The bottom line here is that we needn’t demolish the whole house to increase cognitive flexibility. Sometimes moving around the furniture is enough to help us think differently.

#2: Seek out different people

The second idea doesn’t require dramatic change either.

Talking with people we don’t normally engage with broadens our horizons, educates (sometimes) and forces us to consider problems and situations differently. Not to mention, increased social contact is associated with better long-term health outcomes.

One study published in the International Journal of Intercultural Relations appears to back this up. Participants with higher exposure to different cultural backgrounds demonstrated greater moral reasoning and cognitive flexibility.

Implementing this idea in practice can be as simple as reaching out for a chat with a colleague you don’t often talk with, calling a distant family member or an old friend, joining a club, or striking up conversation with a stranger. There is little excuse not to.

#3: Embrace discovery

But of course, if we really want to crank up the unpredictable, and in our turn our cognitive flexibility, we might expose ourselves to entirely different experiences.

First and foremost, that means embracing discovery. New work projects that develop a completely new set of skills. Travel to new places. New sights, new smells, and new sounds.

Novelty is food for the creative mind, and the science backs that up. While the confines of daily life can’t always permit radical discovery, technology breaks down some of the barriers of practicality. We know that now more than ever.

#4: Find Goldilocks tasks

We can also build cognitive flexibility through deliberate practice.

Deliberate practice isn’t simple repetition until perfection is reached. It relies on careful consideration of weaknesses and then targeted practice to improve upon those areas.

Deliberate practice doesn’t feel comfortable, and it’s not meant to. Instead, it exploits what psychologists call “desirable difficulties”. Like starting a new exercise routine for a different muscle group, it’s uncomfortable because it breaks the cycle of repeated practice that our bodies are already adapted to.

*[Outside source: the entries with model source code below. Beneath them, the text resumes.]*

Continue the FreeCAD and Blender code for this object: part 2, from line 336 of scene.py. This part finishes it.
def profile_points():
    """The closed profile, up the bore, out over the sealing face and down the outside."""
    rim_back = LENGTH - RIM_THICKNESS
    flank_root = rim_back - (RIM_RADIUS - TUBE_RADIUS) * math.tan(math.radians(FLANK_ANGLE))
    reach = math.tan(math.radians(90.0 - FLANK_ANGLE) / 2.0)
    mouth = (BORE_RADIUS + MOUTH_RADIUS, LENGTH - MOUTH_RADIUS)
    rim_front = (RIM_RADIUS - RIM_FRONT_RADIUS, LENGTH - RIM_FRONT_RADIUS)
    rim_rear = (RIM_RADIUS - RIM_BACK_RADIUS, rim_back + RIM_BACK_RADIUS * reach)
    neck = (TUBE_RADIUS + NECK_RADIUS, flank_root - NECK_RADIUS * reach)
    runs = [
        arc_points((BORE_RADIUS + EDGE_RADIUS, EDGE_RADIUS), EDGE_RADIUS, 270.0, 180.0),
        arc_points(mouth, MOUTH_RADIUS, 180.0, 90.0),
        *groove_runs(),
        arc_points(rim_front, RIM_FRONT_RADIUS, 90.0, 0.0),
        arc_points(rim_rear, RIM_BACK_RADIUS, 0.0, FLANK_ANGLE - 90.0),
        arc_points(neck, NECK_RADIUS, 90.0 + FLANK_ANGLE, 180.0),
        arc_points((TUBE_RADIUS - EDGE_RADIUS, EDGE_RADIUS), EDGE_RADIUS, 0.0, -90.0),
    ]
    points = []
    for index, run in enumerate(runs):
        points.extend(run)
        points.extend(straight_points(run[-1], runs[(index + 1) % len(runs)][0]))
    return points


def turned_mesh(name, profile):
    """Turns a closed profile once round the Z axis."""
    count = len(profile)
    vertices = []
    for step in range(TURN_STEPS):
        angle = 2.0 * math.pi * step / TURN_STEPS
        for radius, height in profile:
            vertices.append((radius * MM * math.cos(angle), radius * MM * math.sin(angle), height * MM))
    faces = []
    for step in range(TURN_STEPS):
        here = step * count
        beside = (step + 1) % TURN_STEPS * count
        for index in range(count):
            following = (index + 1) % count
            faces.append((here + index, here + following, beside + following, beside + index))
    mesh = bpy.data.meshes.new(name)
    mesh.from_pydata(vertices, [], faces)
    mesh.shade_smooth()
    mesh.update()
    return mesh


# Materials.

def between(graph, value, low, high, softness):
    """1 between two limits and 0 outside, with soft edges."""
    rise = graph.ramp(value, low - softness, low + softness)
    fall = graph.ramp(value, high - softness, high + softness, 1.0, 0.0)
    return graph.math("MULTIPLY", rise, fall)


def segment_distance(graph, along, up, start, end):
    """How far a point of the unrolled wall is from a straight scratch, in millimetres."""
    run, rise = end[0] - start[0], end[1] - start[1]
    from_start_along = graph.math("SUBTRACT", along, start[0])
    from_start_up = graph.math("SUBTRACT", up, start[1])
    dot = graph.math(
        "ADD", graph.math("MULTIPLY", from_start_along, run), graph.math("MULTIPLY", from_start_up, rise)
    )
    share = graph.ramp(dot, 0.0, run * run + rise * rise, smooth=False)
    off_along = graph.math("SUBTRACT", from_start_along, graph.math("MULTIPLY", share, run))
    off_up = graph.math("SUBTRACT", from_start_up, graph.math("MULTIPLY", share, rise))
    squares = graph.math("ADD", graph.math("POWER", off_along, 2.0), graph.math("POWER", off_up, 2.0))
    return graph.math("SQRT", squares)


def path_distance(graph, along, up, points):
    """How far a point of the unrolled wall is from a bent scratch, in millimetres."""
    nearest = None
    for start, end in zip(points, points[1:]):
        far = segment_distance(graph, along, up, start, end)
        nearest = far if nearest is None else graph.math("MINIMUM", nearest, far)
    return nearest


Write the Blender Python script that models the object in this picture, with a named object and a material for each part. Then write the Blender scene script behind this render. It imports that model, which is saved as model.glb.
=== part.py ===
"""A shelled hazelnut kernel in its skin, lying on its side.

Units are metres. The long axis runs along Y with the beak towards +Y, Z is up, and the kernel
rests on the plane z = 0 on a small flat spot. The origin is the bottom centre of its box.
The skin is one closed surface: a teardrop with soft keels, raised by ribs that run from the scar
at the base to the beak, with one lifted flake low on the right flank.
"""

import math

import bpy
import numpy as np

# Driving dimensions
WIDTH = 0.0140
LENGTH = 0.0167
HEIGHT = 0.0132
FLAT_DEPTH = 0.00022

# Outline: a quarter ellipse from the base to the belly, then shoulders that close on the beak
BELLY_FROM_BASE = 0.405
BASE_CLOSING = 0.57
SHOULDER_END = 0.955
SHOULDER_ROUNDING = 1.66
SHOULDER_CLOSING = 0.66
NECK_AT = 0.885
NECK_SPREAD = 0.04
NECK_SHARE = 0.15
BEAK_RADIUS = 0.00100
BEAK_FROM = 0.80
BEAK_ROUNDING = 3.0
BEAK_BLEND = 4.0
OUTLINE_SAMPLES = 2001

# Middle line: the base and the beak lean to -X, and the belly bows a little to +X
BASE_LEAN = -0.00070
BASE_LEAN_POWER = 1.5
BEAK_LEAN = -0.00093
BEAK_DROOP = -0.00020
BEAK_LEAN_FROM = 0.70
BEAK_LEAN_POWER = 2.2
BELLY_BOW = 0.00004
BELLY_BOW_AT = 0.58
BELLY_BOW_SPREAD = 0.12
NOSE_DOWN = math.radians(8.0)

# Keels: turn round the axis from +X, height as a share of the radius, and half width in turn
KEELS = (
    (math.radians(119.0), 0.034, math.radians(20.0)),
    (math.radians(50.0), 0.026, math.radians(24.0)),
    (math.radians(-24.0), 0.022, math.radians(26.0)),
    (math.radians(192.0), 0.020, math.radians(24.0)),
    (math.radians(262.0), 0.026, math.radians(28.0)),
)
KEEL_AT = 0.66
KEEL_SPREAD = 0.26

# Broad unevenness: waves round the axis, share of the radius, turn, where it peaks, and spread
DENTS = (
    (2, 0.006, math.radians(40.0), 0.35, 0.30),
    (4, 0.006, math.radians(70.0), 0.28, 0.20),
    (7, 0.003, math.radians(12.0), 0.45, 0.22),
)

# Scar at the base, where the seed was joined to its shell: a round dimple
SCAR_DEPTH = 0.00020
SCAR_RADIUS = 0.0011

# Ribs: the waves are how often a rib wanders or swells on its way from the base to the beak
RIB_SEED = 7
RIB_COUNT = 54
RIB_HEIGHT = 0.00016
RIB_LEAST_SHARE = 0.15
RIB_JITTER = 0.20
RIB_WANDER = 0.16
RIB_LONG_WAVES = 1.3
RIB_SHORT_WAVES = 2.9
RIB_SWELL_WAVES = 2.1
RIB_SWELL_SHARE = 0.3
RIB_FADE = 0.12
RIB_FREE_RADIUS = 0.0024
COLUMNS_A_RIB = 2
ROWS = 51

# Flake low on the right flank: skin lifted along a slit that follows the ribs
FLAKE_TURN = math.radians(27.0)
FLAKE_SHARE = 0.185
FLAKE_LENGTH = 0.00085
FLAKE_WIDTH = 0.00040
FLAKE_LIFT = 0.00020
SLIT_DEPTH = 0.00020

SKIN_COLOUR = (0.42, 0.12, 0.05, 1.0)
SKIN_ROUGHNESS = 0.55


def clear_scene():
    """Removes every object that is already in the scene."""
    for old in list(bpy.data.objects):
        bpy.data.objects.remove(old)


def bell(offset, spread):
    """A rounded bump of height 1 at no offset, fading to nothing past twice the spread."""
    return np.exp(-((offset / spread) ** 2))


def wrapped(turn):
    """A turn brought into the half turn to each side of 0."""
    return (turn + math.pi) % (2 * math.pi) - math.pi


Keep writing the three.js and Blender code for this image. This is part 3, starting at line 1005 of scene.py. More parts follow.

Building on this idea within our work environment, we can embrace deliberate practice in the form of Goldilocks tasks.

In short, Goldilocks tasks hit the sweet spot – the Goldilocks Zone – between comfort and discomfort. They are neither so easy as to facilitate comfort or boredom, nor so difficult as to demoralise. They stretch us without dissuading us.

The Goldilocks zone is not only a foundation of continuous improvement, but a spur to greater cognitive flexibility. The upshot: we should seek this sweet spot wherever we can in our day-to-day work.

#5: Build a latticework of mental models

Finally, we can support our actions with theory. By building a personal framework of mental models to guide our decisions, we can become more flexible problem solvers .

Put simply, mental models are theoretical tools that help us think better and simplify complexity. These include general thinking concepts like second-order thinking and inversion, as well as knowledge of cognitive biases that affect our decisions.

Equipped with a network of models, we can better frame problems and see ideas from a different perspective. But while mental models are a counterforce against thinking errors and cognitive rigidity, an extensive latticework of models can’t arrive overnight. It’s a process of knowledge accumulation and application. But it’s worth it.

Final Remarks

If you take one message from this article, let it be this: Ceaseless familiarity is the enemy of cognitive flexibility, and novelty is its friend.

That doesn’t mean being in a different place every day or spending time with a different person every day. A stable environment can help form life-changing habits.

It does, however, mean embracing different. From the subtle changes to our daily routines to the discovery of things we never knew, the novel is an adventure. And not only does that adventure help break the spell of cognitive rigidity, but it helps us to live a life more memorable.

So, go on, embrace your inner monkey. Think flexibly.